Thursday, March 08, 2007

Fall 2007 - Lanvin

Elber Albaz isn't out to create some statement on futurism or minimalism. He wants to say something about where to go next, how the modern woman is going to want to dress when she's done with all the frilly fluff shown everywhere else. Yes, this collection had a fair share of what may have seemed like 1980s big-shouldered mayhem, which kept on trend with all the Azzedine Alaia and Romeo Gigli references bouncing around. But this collection was more potent than that. Those shoulders were so much softer and feminine than anything seen on Dynasty (or even this season at Maison Martin Margiela) due to the fact that they were puffed up with air, a naturally constructed way to gently add volume without adding bulk. And what an easy way to dress! Lacking the severe sportif theme of last season (which was rather butch, only emphasized by the fact that Amanda Moore was the first model out), this season played up a new sense of femininity, which doesn't exactly involve frothy chiffon, but isn't as simple as deconstructing menswear into liquid shapes either.
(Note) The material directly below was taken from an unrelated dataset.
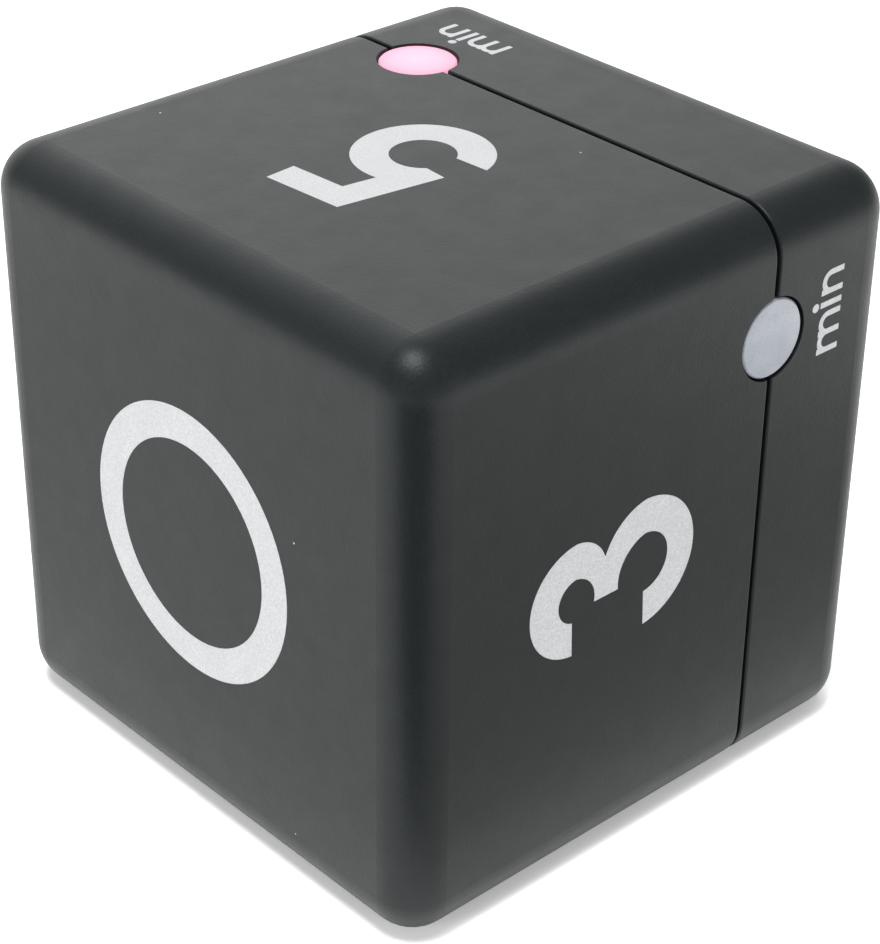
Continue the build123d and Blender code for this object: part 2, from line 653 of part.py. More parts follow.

Elbaz's version of a real woman falls somewhere in between, and it's really a refreshing, even pretty thing to see. The simple-looking shifts were really ripe with much more subtle construction details, something that needs to be appreciated up close and in person, along the lines of Raf Simons at Jil Sander. The show got repetitive near the end, but when you're trying to introduce the world to a whole new way of dressing, isn't repetition the only way to really drive it home?